Peser le mérite de ces Encyclopédies serait un travail stérile et déplacé. Quelques-unes ne sont que de faibles ébauches ou des compilations indigestes ; il en est que l’on n’a pas achevées ; presque toutes sont incomplètes, et celle que l’on vit sortir, il y a soixante ans, de la presse française, fourmille de disparités, d’incohérences, de mutilations qui ont allumé plus d’une fois l’indignation d’un de ses principaux fondateurs, de Diderot lui-même. Le blâme le plus fondé qu’elle ait encouru c’est d’être devenue, dans les mains qui l’ont écrite, sinon une arme de destruction, du moins un instrument de perturbation sociale. Elle faisait à la religion chrétienne des reproches qu’aujourd’hui la religion tournerait à bon droit contre la philosophie ; contre cette philosophie tranchante, hautaine, pleine d’orgueil et d’intolérance, qui, née du doute, ne le pardonne pas quand elle en est l’objet ; n’a de foi qu’en elle-même, et prétend imposer son joug à tous les esprits ; elle, dont la présomption reçoit de chaque moment et de chaque découverte l’avertissement de se prendre en défiance, et de n’aspirer point à un empire qu’elle ne voudrait recevoir de personne. Un dessein plus noble nous anime et nous guide. Il n’est point pour nous de phi1osophie sans religion, et nous ne pensons pas non plus que la religion repousse la saine philosophie. Elles ont l’une et l’autre le même objet, c’est-à-dire l’enseignement de la vérité. Or, la vérité consiste dans la fidèle expression des œuvres divines, et Dieu ne pouvant être contraire à lui-même, comment nier l’accord de ces deux manifestations, au moment surtout où la cosmogonie de Moïse est si clairement justifiée par la géologie ? car, de nos jours, la terre parle, et son langage est comme une seconde révélation qui confirme la première. Redressé sur ce point capital, comment l’esprit philosophique ne se tiendrait-il pas en réserve sur tous les autres ? et•

viij AVERTISSEMENT.

comment refuserait-il de s’associer à une religion qui, enseignant aux hommes à s’aimer, à se servir, à se conserver réciproquement, s’identifie par cela même avec toutes les sciences ? Car les sciences, la connaissance des actes et des pouvoirs de la nature qui est l’ouvrage de Dieu, que sont-elles autre chose que des moyens de conservation et de perfectionnement ? C’est ainsi que nous concevons l’alliance de la religion avec la philosophie ; ou plutôt elles sont, selon nous, absolument indivisibles, n’étant l’une et l’autre que l’exacte expression des rapports de l’homme avec Dieu, avec la nature, avec lui-même.

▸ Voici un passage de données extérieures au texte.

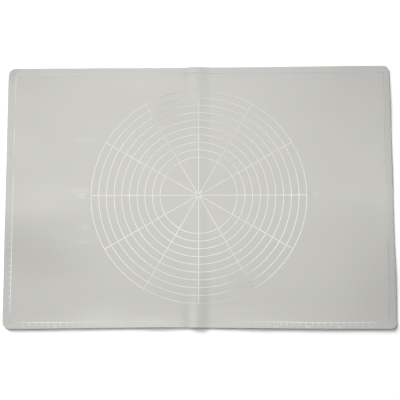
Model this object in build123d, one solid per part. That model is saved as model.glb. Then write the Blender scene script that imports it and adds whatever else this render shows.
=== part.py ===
"""Silicone baking mat with printed rings, spokes, frame line and centimetre rulers.

Frame: X runs along the mat's length, Y along its width towards the far long edge, and Z is up.
The origin is the centre of the underside, which is also the centre of the printed rings. All
lengths are in millimetres.

The mat is a laminate of an underside skin, a glass-cloth core and a top skin, and the print lies
on the top skin as thin films of ink. A low ridge, left by folding, crosses the mat from edge to
edge. Every layer and print is cut at the crest of that ridge into a left and a right half, which
turn about the crest when the mat is folded.
"""

import os
from math import atan2, cos, pi, sin

from build123d import *

# Mat outline
MAT_LENGTH = 629
MAT_WIDTH = 429
CORNER_RADIUS = 11

# Layers, from the underside up
UNDERSIDE_SKIN_THICKNESS = 0.5
CLOTH_THICKNESS = 0.2
TOP_SKIN_THICKNESS = 0.5
INK_THICKNESS = 0.1
CLOTH_INSET = 3  # the skins meet round the cloth in a rim of this width

# Fold ridge, measured on the underside
FOLD_X = -4
RIDGE_HALF_WIDTH = 22
RIDGE_HEIGHT = 4

# Rings and spokes
LINE_WIDTH = 1.1
FIRST_RING_RADIUS = 62.5
RING_COUNT = 10
RING_CLEARANCE = 29  # from the outer ring to the frame line along the mat's long edges
SPOKE_COUNT = 12

# Frame line, from the mat's edge to the middle of the line
FRAME_END_INSET = 11.5
FRAME_SIDE_INSET = 10.5
FRAME_CORNER_RADIUS = 1.5

# Rulers
CENTIMETRE = 10
RULER_MARGIN = 18.3  # the least room between a ruler's end and the end of its frame line
UNITS_PER_NUMERAL = 5
TICK_WIDTH = 0.6
BOTTOM_TICK = 5.5
BOTTOM_NUMBERED_TICK = 8
LEFT_TICK = 4
LEFT_NUMBERED_TICK = 5
LEFT_RULER_SHIFT = 1.2  # how far the left ruler sits off the mat's middle, away from the bottom ruler

# Numerals of the rulers
NUMERAL_HEIGHT = 3
NUMERAL_WIDTH = 1.7
NUMERAL_SPACE = 0.9
NUMERAL_PEN = 0.35
NUMERAL_GAP = 2.2  # from a tick to the numeral beside it
NUMERAL_REACH = 8.5  # from the frame line to the outer side of the numerals

# Angle labels beside the outer ring
LABEL_HEIGHT = 7.6
LABEL_WIDTH = 4.3
LABEL_SPACE = 1.6
LABEL_PEN = 1
LABEL_180_GAP = 8  # from the outer ring to the label
LABEL_0_GAP = 12.5
DEGREE_RADIUS = 1
DEGREE_PEN = 0.6

OVERRUN = 5  # how far a cutting solid runs past what it cuts

# Strokes of each figure, as shares of its width and height
FIGURE_STROKE_SHARES = {
    "0": [(0, 0), (1, 0), (1, 1), (0, 1), (0, 0)],
    "1": [(0.15, 0.8), (0.6, 1), (0.6, 0)],
    "2": [(0, 1), (1, 1), (1, 0.55), (0, 0), (1, 0)],
    "3": [(0, 1), (1, 1), (0.4, 0.55), (1, 0.4), (1, 0), (0, 0)],
    "4": [(0.75, 0), (0.75, 1), (0, 0.3), (1, 0.3)],
    "5": [(1, 1), (0, 1), (0, 0.55), (1, 0.55), (1, 0), (0, 0)],
    "6": [(1, 1), (0, 1), (0, 0), (1, 0), (1, 0.5), (0, 0.5)],
    "7": [(0, 1), (1, 1), (0.35, 0)],
    "8": [(0, 0.5), (0, 0), (1, 0), (1, 1), (0, 1), (0, 0.5), (1, 0.5)],
    "9": [(0, 0), (1, 0), (1, 1), (0, 1), (0, 0.5), (1, 0.5)],
}

LEFT = -1
RIGHT = 1

CLOTH_TOP = UNDERSIDE_SKIN_THICKNESS + CLOTH_THICKNESS
MAT_THICKNESS = CLOTH_TOP + TOP_SKIN_THICKNESS
INK_TOP = MAT_THICKNESS + INK_THICKNESS
CREST_TOP = RIDGE_HEIGHT + INK_TOP
FRAME_LENGTH = MAT_LENGTH - 2 * FRAME_END_INSET
FRAME_WIDTH = MAT_WIDTH - 2 * FRAME_SIDE_INSET
OUTER_RING_RADIUS = FRAME_WIDTH / 2 - RING_CLEARANCE
RING_SPACING = (OUTER_RING_RADIUS - FIRST_RING_RADIUS) / (RING_COUNT - 1)
LONG_RULER_UNITS = int((FRAME_LENGTH - 2 * RULER_MARGIN) / CENTIMETRE)
SHORT_RULER_UNITS = int((FRAME_WIDTH - 2 * RULER_MARGIN) / CENTIMETRE)

# Each flank of the ridge is two equal arcs that meet where it is steepest
FLANK_ANGLE = 2 * atan2(RIDGE_HEIGHT, RIDGE_HALF_WIDTH)
FLANK_RADIUS = RIDGE_HALF_WIDTH / 2 / sin(FLANK_ANGLE)
FLAT_LENGTH = MAT_LENGTH + 4 * FLANK_RADIUS * FLANK_ANGLE - 2 * RIDGE_HALF_WIDTH


def surface_line(height, side):
    """The line at a height above the underside, from beyond the mat's end to the crest."""
    end = Vector(side * (MAT_LENGTH / 2 + OVERRUN), 0, height)
    foot = Vector(FOLD_X + side * RIDGE_HALF_WIDTH, 0, height)
    steepest = Vector(
        FOLD_X + side * (RIDGE_HALF_WIDTH / 2 + height * sin(FLANK_ANGLE)),
        0,
        RIDGE_HEIGHT / 2 + height * cos(FLANK_ANGLE),
    )
    crest = Vector(FOLD_X, 0, RIDGE_HEIGHT + height)
    in_foot_arc = Vector(
        foot.X - side * (FLANK_RADIUS - height) * sin(FLANK_ANGLE / 2),
        0,
        FLANK_RADIUS - (FLANK_RADIUS - height) * cos(FLANK_ANGLE / 2),
    )
    in_crest_arc = Vector(
        FOLD_X + side * (FLANK_RADIUS + height) * sin(FLANK_ANGLE / 2),
        0,
        RIDGE_HEIGHT - FLANK_RADIUS + (FLANK_RADIUS + height) * cos(FLANK_ANGLE / 2),
    )
    edges = [
        Edge.make_line(end, foot),
        Edge.make_three_point_arc(foot, in_foot_arc, steepest),
        Edge.make_three_point_arc(steepest, in_crest_arc, crest),
    ]
    return edges, end, crest


def layer(low, high, side):
    """One half of the layer between two heights above the underside, not yet trimmed."""
    lower, lower_end, lower_crest = surface_line(low, side)
    upper, upper_end, upper_crest = surface_line(high, side)
    closing = [Edge.make_line(lower_end, upper_end), Edge.make_line(lower_crest, upper_crest)]
    section = Face(Wire(lower + upper + closing))
    return extrude(section, amount=MAT_WIDTH / 2 + OVERRUN, dir=(0, 1, 0), both=True)


def outline_prism(inset):
    """The mat's outline, drawn in by an inset, as a prism that runs past it above and below."""
    outline = RectangleRounded(
        MAT_LENGTH - 2 * inset, MAT_WIDTH - 2 * inset, CORNER_RADIUS - inset
    )
    return Pos(0, 0, -OVERRUN) * extrude(outline, amount=CREST_TOP + 2 * OVERRUN)


def cloth(side):
    return layer(UNDERSIDE_SKIN_THICKNESS, CLOTH_TOP, side) & outline_prism(CLOTH_INSET)


def underside_skin(side):
    """The lower skin, with a raised rim that closes the edge of the cloth."""
    return (layer(0, CLOTH_TOP, side) & outline_prism(0)) - cloth(side)


def top_skin(side):
    return layer(CLOTH_TOP, MAT_THICKNESS, side) & outline_prism(0)


def ink(pattern, side):
    """The part of a flat pattern that lies on one half, as a film on the top skin."""
    film = layer(MAT_THICKNESS, INK_TOP, side)
    solids = []
    for face in pattern.faces():
        printed = film & extrude(face, amount=CREST_TOP + OVERRUN, dir=(0, 0, 1))
        if printed is not None:
            solids += printed.solids()
    return Compound(solids)


def rings():
    pattern = Sketch()
    for i in range(RING_COUNT):
        radius = FIRST_RING_RADIUS + i * RING_SPACING
        pattern += Circle(radius + LINE_WIDTH / 2) - Circle(radius - LINE_WIDTH / 2)
    return pattern


def spokes():
    """Lines from the centre to the outer ring, left out where they cross a ring."""
    spoke = Pos(OUTER_RING_RADIUS / 2, 0) * Rectangle(OUTER_RING_RADIUS, LINE_WIDTH)
    pattern = Sketch()
    for i in range(SPOKE_COUNT):
        pattern += Rot(0, 0, i * 360 / SPOKE_COUNT) * spoke
    return pattern - rings()


def frame_line():
    outer = RectangleRounded(
        FRAME_LENGTH + LINE_WIDTH, FRAME_WIDTH + LINE_WIDTH, FRAME_CORNER_RADIUS + LINE_WIDTH / 2
    )
    inner = RectangleRounded(
        FRAME_LENGTH - LINE_WIDTH, FRAME_WIDTH - LINE_WIDTH, FRAME_CORNER_RADIUS - LINE_WIDTH / 2
    )
    return outer - inner


def ruler_ticks(units, side, unit_tick, numbered_tick):
    """Ticks along X, centred on the origin, that stand from Y = 0 to one side of it."""
    ticks = []
    for unit in range(units + 1):
        length = unit_tick
        if unit % UNITS_PER_NUMERAL == 0:
            length = numbered_tick
        x = (unit - units / 2) * CENTIMETRE
        ticks.append(Pos(x, side * length / 2) * Rectangle(TICK_WIDTH, length))
    return Sketch(ticks)


def stroke(start, end, pen):
    """A round-ended stroke of a pen between two points."""
    run = end - start
    turn = atan2(run.Y, run.X) * 180 / pi
    return Pos((start + end) / 2) * Rot(0, 0, turn) * SlotCenterToCenter(run.length, pen)


def figures(text, width, height, space, pen):
    """A number drawn in single strokes, with the lower left corner of its first figure at the origin."""
    drawn = Sketch()
    for place, character in enumerate(text):
        left = place * (width + space)
        corners = [
            Vector(left + x_share * width, y_share * height)
            for x_share, y_share in FIGURE_STROKE_SHARES[character]
        ]
        for start, end in zip(corners, corners[1:]):
            drawn += stroke(start, end, pen)
    return drawn


def numeral(value):
    return figures(str(value), NUMERAL_WIDTH, NUMERAL_HEIGHT, NUMERAL_SPACE, NUMERAL_PEN)


def bottom_ruler():
    place = Pos(0, -(FRAME_WIDTH + LINE_WIDTH) / 2)
    return place * ruler_ticks(LONG_RULER_UNITS, -1, BOTTOM_TICK, BOTTOM_NUMBERED_TICK)


def bottom_numerals():
    """Numbers to the right of the long ticks."""
    baseline = -(FRAME_WIDTH + LINE_WIDTH) / 2 - NUMERAL_REACH + NUMERAL_PEN / 2
    pattern = Sketch()
    for value in range(0, LONG_RULER_UNITS, UNITS_PER_NUMERAL):
        tick_x = (value - LONG_RULER_UNITS / 2) * CENTIMETRE
        pattern += Pos(tick_x + NUMERAL_GAP, baseline) * numeral(value)
    return pattern


def left_ruler():
    place = Pos(-(FRAME_LENGTH + LINE_WIDTH) / 2, LEFT_RULER_SHIFT) * Rot(0, 0, 90)
    return place * ruler_ticks(SHORT_RULER_UNITS, 1, LEFT_TICK, LEFT_NUMBERED_TICK)


def left_numerals():
    """Numbers above the long ticks."""
    left = -(FRAME_LENGTH + LINE_WIDTH) / 2 - NUMERAL_REACH + NUMERAL_PEN / 2
    pattern = Sketch()
    for value in range(0, SHORT_RULER_UNITS, UNITS_PER_NUMERAL):
        tick_y = (value - SHORT_RULER_UNITS / 2) * CENTIMETRE + LEFT_RULER_SHIFT
        pattern += Pos(left, tick_y + NUMERAL_GAP) * numeral(value)
    return pattern


def angle_label(text):
    """A number with a degree ring after it, from the origin rightwards, and its width."""
    number = figures(text, LABEL_WIDTH, LABEL_HEIGHT, LABEL_SPACE, LABEL_PEN)
    degree_x = len(text) * (LABEL_WIDTH + LABEL_SPACE) + DEGREE_RADIUS
    degree = Circle(DEGREE_RADIUS + DEGREE_PEN / 2) - Circle(DEGREE_RADIUS - DEGREE_PEN / 2)
    return number + Pos(degree_x, LABEL_HEIGHT - DEGREE_RADIUS) * degree, degree_x + DEGREE_RADIUS


def label_180():
    label, width = angle_label("180")
    return Pos(-OUTER_RING_RADIUS - LABEL_180_GAP - width, -LABEL_HEIGHT / 2) * label


def label_0():
    label, _ = angle_label("0")
    return Pos(OUTER_RING_RADIUS + LABEL_0_GAP, -LABEL_HEIGHT / 2) * label


def nodes():
    """Every sub-part by name."""
    halves = {"left": LEFT, "right": RIGHT}
    layers = {"underside_skin": underside_skin, "glass_cloth": cloth, "top_skin": top_skin}
    crossing_prints = {
        "rings": rings(),
        "spokes": spokes(),
        "frame_line": frame_line(),
        "bottom_ruler_ticks": bottom_ruler(),
        "bottom_ruler_numerals": bottom_numerals(),
    }
    made = {}
    for half, side in halves.items():
        for name, make in layers.items():
            made[f"{name}_{half}"] = make(side)
        for name, pattern in crossing_prints.items():
            made[f"{name}_{half}"] = ink(pattern, side)
    made["left_ruler_ticks"] = ink(left_ruler(), LEFT)
    made["left_ruler_numerals"] = ink(left_numerals(), LEFT)
    made["angle_label_180"] = ink(label_180(), LEFT)
    made["angle_label_0"] = ink(label_0(), RIGHT)
    return made


os.makedirs("parts", exist_ok=True)
for node, solid in nodes().items():
    export_step(solid, f"parts/{node}.step")
print("fold axis at x", FOLD_X, "and z", CREST_TOP)
print("length pressed flat", FLAT_LENGTH)
print("rings step", RING_SPACING, "rulers", LONG_RULER_UNITS, "and", SHORT_RULER_UNITS, "units")
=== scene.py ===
"""Silicone baking mat with printed rings, spokes, frame line and centimetre rulers.

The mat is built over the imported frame: X along its length, Y towards the far long edge, Z up.
Sizes are in millimetres and are turned to metres where a mesh is made. One height field gives the
underside of the mat as it lies, and every layer and print lies at its own height above it, along
the surface's normal.
"""

from math import pi

import bpy
import numpy as np
from mathutils import Matrix, Vector


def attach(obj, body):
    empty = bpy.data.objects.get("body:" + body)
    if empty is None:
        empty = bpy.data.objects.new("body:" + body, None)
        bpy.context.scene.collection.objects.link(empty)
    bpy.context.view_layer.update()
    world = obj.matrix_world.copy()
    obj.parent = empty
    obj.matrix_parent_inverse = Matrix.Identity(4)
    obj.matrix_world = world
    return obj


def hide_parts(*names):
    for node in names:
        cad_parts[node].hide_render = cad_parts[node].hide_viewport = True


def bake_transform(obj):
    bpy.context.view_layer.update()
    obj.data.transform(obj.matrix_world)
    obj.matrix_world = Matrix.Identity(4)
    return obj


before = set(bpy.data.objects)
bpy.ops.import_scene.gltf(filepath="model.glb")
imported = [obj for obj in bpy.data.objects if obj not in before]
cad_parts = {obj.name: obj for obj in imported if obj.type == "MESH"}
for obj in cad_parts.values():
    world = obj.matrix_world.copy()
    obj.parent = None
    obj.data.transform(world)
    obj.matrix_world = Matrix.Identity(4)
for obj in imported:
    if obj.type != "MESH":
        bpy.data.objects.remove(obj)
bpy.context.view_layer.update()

MM = 0.001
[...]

Si la tendance qu’affectait l’ancienne Encyclopédie en a fait un livre dangereux, si les infidélités d’un libraire en avaient fait un ouvrage tronqué, le temps en a fait un ouvrage incomplet. La plume des encyclopédistes s’est arrêtée, mais la science a marché. Elle a marché en France, en Angleterre, en Allemagne, en Espagne ; dans le nord de l’Europe, aussi bien qu’en Amérique ; et, dans cette période de soixante années, elle a fait partout des progrès merveilleux.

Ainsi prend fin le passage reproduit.